Senator Ron Wyden (Democrat-Oregon) similarly opposed Sessions’ move stating
“Trump promised to let states set their own marijuana policies. Now he’s breaking that promise so Jeff Sessions can pursue his extremist anti-marijuana crusade. Once again the Trump administration is doubling down on protecting states’ rights only when they believe the state is right.”
Additionally, Representative Tom Lieu (Democrat-California) sent out a tweet earlier directed at Sessions and the Justice Department stating:
“Dear Attorney General Jeff Sessions and the Justice Department: Let me give you a list of things more important for federal prosecutors and federal law enforcement to pursue other than marijuana: 1. Basically anything.”
Sessions’ reported policy has come into effect just three days after California’s modified marijuana legalization laws were put into effect.
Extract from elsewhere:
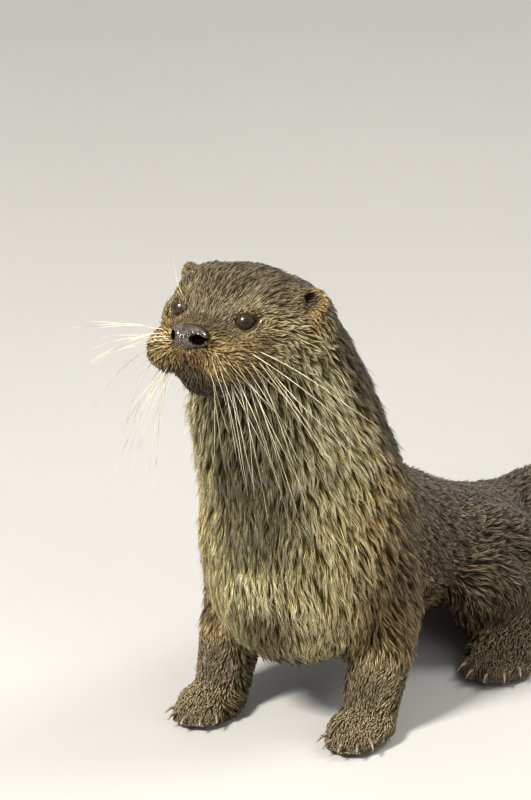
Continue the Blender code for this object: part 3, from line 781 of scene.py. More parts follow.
@dataclass
class Skin:
    """One skin over all the flesh, with the lids and lips worked in."""

    axes: HeadAxes
    plan: CoatPlan
    sockets: dict[Side, Socket]
    weld: float = 0.01 * MM
    cell: float = 1.9 * MM
    smoothing: int = 22
    pulls: Span = (0.50, -0.52)  # each round of smoothing shrinks the form, then swells it
    sole_height: float = 0.9 * MM
    sole_tilt: float = -0.5
    lid_rings: int = 26
    lid_points: int = 72
    lid_reach: float = 11.5 * MM
    lid_overlap: Span = (2.2 * MM, -2.0 * MM)  # how much skin stays under the lids, and its level
    lid_inner: float = 0.88  # where the lids start, as a share of the opening
    lid_gather: float = 1.7  # how much closer the rings lie at the opening
    lid_tuck: float = 0.5 * MM
    lid_tucked: float = 0.985
    lid_merge: Span = (0.9 * MM, 6.4 * MM)  # where the lids start to join the skin, and end
    lid_sink: float = 0.45 * MM
    lid_sunk_from: float = 0.86
    lid_above: float = 20 * MM
    lip_depth: float = 1.7 * MM
    lip_half_width: float = 1.6 * MM
    philtrum_depth: float = 0.9 * MM
    philtrum_half_width: float = 1.1 * MM
    nose_depth: float = 5.0 * MM
    nose_seat: Span = (0.84, 1.0)
    ear_depth: float = 3.4 * MM
    ear_hollow: float = 4.4 * MM
    bare_lids: Span = (0.35 * MM, 0.9 * MM)  # where bare skin starts to give way, and ends
    bare_lips: Span = (0.8 * MM, 2.0 * MM)
    bare_philtrum: Span = (1.3 * MM, 2.2 * MM)
    bare_nose: Span = (1.0, 1.1)
    points: Array = field(init=False)
    triangles: Array = field(init=False)

    def build(self) -> tuple[Object, Surface]:
        """Make the skin and the surface that the coat grows on.

        Returns:
            The skin piece and its surface.
        """
        self._fuse()
        self._relax()
        self._sink()
        self._cup_ears()
        self._seat_nose()
        self._press_lips()
        self._fit_lids()
        skin = mesh_object("skin", self.points, self.triangles)
        self._mark(skin.data)
        return skin, Surface(self.points, self.triangles)

    def _fuse(self) -> None:
        """Fuse the solids of flesh, eyes and nose into one closed mesh."""
        points, triangles, _ = gathered(FLESH_NODES + ("eye_left", "eye_right", "nose_pad"))
        draft = mesh_object("flesh_draft", points, triangles)
        draft.modifiers.new("weld", "WELD").merge_threshold = self.weld
        fuse = draft.modifiers.new("fuse", "REMESH")
        fuse.mode = "VOXEL"
        fuse.voxel_size = self.cell
        draft.modifiers.new("triangles", "TRIANGULATE")
        graph = bpy.context.evaluated_depsgraph_get()
        points, triangles = mesh_arrays(bpy.data.meshes.new_from_object(draft.evaluated_get(graph)))
        bpy.data.objects.remove(draft, do_unlink=True)
        label = np.arange(len(points))
        edges = edges_of(triangles)
        before = None
        while before is None or not np.array_equal(before, label):
            before = label.copy()
            low = np.minimum(label[edges[:, 0]], label[edges[:, 1]])
            np.minimum.at(label, edges[:, 0], low)
            np.minimum.at(label, edges[:, 1], low)
            label = label[label]
        names, counts = np.unique(label, return_counts=True)
        kept = label == names[np.argmax(counts)]  # the outermost shell
        self.points = points[kept]
        self.triangles = (np.cumsum(kept) - 1)[triangles[kept[triangles].all(1)]]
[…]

Within these three days, shops have already begun to open and experts expect this will launch the world’s largest legal recreational marijuana market with projected sales bringing in roughly one billion dollars each year in tax revenue. Additionally, according to a national poll conducted in October of 2017 by Gallup, nearly two-thirds of the American population currently supports the legalization of marijuana.
In previous statements, Jeff Sessions has gone on record stating marijuana is “only slightly less awful” than heroin, an incredibly potent drug that kills thousands upon thousands of Americans each year. Compare heroin to marijuana, which has no reported overdoses on record. It has also been alleged Sessions has commented “[they were] okay until I found out they smoked pot” referring to the Ku Klux Klan domestic terrorist group. So it ultimately comes as no surprise that his stance has shifted to such a conservative and outdated point of view.
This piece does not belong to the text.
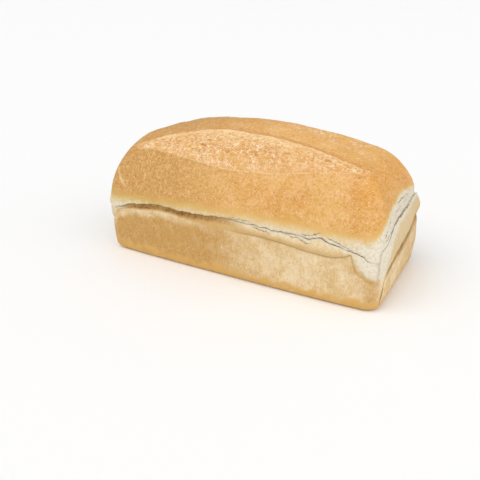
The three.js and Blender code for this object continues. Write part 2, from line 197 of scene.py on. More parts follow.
# How far the wall below stands out at its middle
WALL_SWELL = [
    (0.0, 0), (1.6, 0), (1.74, 0), (1.88, -0.2), (1.98, -1.3), (2.1, -0.5), (2.6, 0.6),
    (3.1, 1.3), (3.4, 1.2), (3.8, 0.5), (4.2, 0), (5.3, 0.4), (6.0, 1.2), (6.8, 1.0),
    (7.5, 0),
]
# How far the crust's lower edge stands out over the crack, and less than nothing where it
# is drawn in
LIP_ROLL = [
    (0.0, 1.6), (0.2, 1.4), (0.6, 1.0), (0.95, 0.8), (1.5, 0), (2.1, -0.8), (2.5, -1.8),
    (3.0, -2.2), (3.4, -1.2), (3.8, 0), (4.2, 1.2), (4.8, 1.2), (5.5, 0.2), (6.5, -0.8),
    (7.2, 0.4), (7.7, 1.6),
]
# Height where the crust has browned to gold
GOLD_HEIGHT = [
    (0.0, 53), (0.1, 53.6), (0.25, 54.6), (0.4, 56), (0.6, 57.8), (0.8, 57.8), (1.0, 57.8),
    (1.3, 60), (1.5, 64), (1.65, 68.5), (1.97, 73.6), (2.2, 76), (2.45, 78.6), (2.7, 77.6),
    (3.0, 75), (3.3, 72), (3.6, 65), (4.0, 60), (4.5, 62), (4.9, 60), (5.4, 60), (5.9, 70),
    (6.3, 77), (6.7, 76), (7.1, 65), (7.5, 55),
]
# How wide the change from flour to gold is
GOLD_FADE = [
    (0.0, 2.6), (0.3, 2.6), (0.5, 2.2), (1.0, 1.9), (1.4, 1.8), (1.7, 1.1), (2.2, 0.9),
    (2.9, 1), (3.6, 3), (4.5, 4), (5.3, 3), (6.0, 1.4), (6.8, 1.4), (7.5, 3),
]
# How far below the crack the dough stayed pale and floury
FLOUR_REACH = [
    (0.0, 8), (0.05, 4), (0.1, 0.5), (0.35, 0.5), (0.5, 2), (0.7, 3.2), (0.9, 3.2),
    (0.96, 5), (1.0, 12), (1.3, 14), (1.45, 16), (1.6, 24), (1.75, 28), (1.9, 18),
    (2.05, 11), (2.2, 7), (2.5, 4), (3.0, 3), (3.5, 4), (4.0, 3), (4.5, 4), (5.0, 3),
    (5.5, 9), (6.0, 5), (6.8, 3.5), (7.4, 8), (7.8, 8),
]
# How brown the ledge's underside and the wall under it are: baked brown with painted shade
BROWNING_AND_SHADE = [
    (0.0, 0.2), (0.3, 0.5), (0.45, 0.9), (0.65, 0.7), (0.85, 0.6), (0.93, 0.5),
    (0.97, 0.35), (1.2, 0.3), (1.45, 0.15), (1.65, 0), (1.9, 0.4), (2.3, 0.6), (3.1, 0.6),
    (3.6, 0.5), (4.3, 0.7), (4.8, 0.7), (5.3, 0.4), (5.9, 0.8), (6.6, 0.9), (7.2, 0.4),
]
# How far down the wall the valley under the ledge is painted dark: baked brown with painted shade
VALLEY_DROP = [
    (0.0, 2), (1.6, 4), (1.72, 8), (1.77, 8), (1.81, 9.5), (1.86, 10.5), (1.92, 11),
    (1.97, 11), (2.05, 10), (2.3, 10.5), (2.5, 12), (2.9, 11), (3.3, 8), (4.0, 3), (5.0, 3),
    (5.8, 6), (6.5, 9), (7.1, 6), (7.6, 2.4),
]
# How deeply the tin wall is baked; its darkest part, at the left of the front, is partly painted
# shadow
WALL_BAKE_AND_SHADOW = [
    (0.0, 1), (0.15, 1), (0.3, 1), (0.43, 0.95), (0.52, 0.5), (0.62, 0.2), (0.85, 0),
    (0.95, 0.15), (1.1, 0.55), (1.4, 0.65), (1.7, 0.1), (2.4, 0.1), (2.9, 0.4), (3.3, 0.5),
    (4.0, 0.3), (4.5, 0.6), (5.0, 0.3), (5.6, 0.5), (6.5, 0.2), (7.0, 0.4), (7.6, 0.8),
]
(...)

On the other hand, President Donald Trump has been largely mute on the topic of legalized marijuana.
Interestingly enough, the change in federal stance has somewhat united individuals in both the Democrat and Conservative parties, with many liberal individuals objecting to the adverse humanitarian impact that the largely futile “War on Drugs” has had thus far, and conservative individuals objecting on behalf of the federal government interfering with states’ rights. Many pro-marijuana advocates have additionally condemned Jeff Sessions’ memo due to the unfair effect that the outdated policies enacted by original “War on Drugs” proponents have had, especially on minorities.
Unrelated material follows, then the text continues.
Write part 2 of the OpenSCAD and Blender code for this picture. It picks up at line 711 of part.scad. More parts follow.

Maria McFarland Sanchez-Moreno, executive director of the Drug Policy Alliance, released a statement in which she said Sessions “wants to maintain a system that has led to tremendous injustice … and that has wasted federal resources on a huge scale.” Sanchez-Moreno went on to say:
“If Sessions thinks that makes sense in terms of prosecutorial priorities, he is in a very bizarre ideological state, or a deeply problematic one.”
Jeff Sessions’ policy change directly contradicts the recommendation made by a task force he convened to study the current policy on legalized marijuana, in which the task force suggested officials in the Justice Department to keep reviewing the “Cole Memo” further before taking any measures to upset the legal marijuana industry. When Sessions initially took office, he promised to adhere to the task force’s recommendations.
In addition, Sessions has taken a completely opposite stance from the Obama administration’s criminal justice policies geared towards reducing the number of prisoners in the already incredibly overcrowded federal prisons. By reevaluating the way in which drug-related crimes and offenders are prosecuted and sentenced, Sessions has, in fact, issued an order demanding federal prosecutors seek the highest charges possible for drug-related offenses.
It’s unclear at this point in time what impact Session’s memo will have on the legalized marijuana industry. Because the potential control is now ultimately given to the federal prosecutors in each state with legalized marijuana, it could create a spiraling effect in which states’ rights are ultimately ignored in the name of the already proven unsuccessful “War on Drugs”.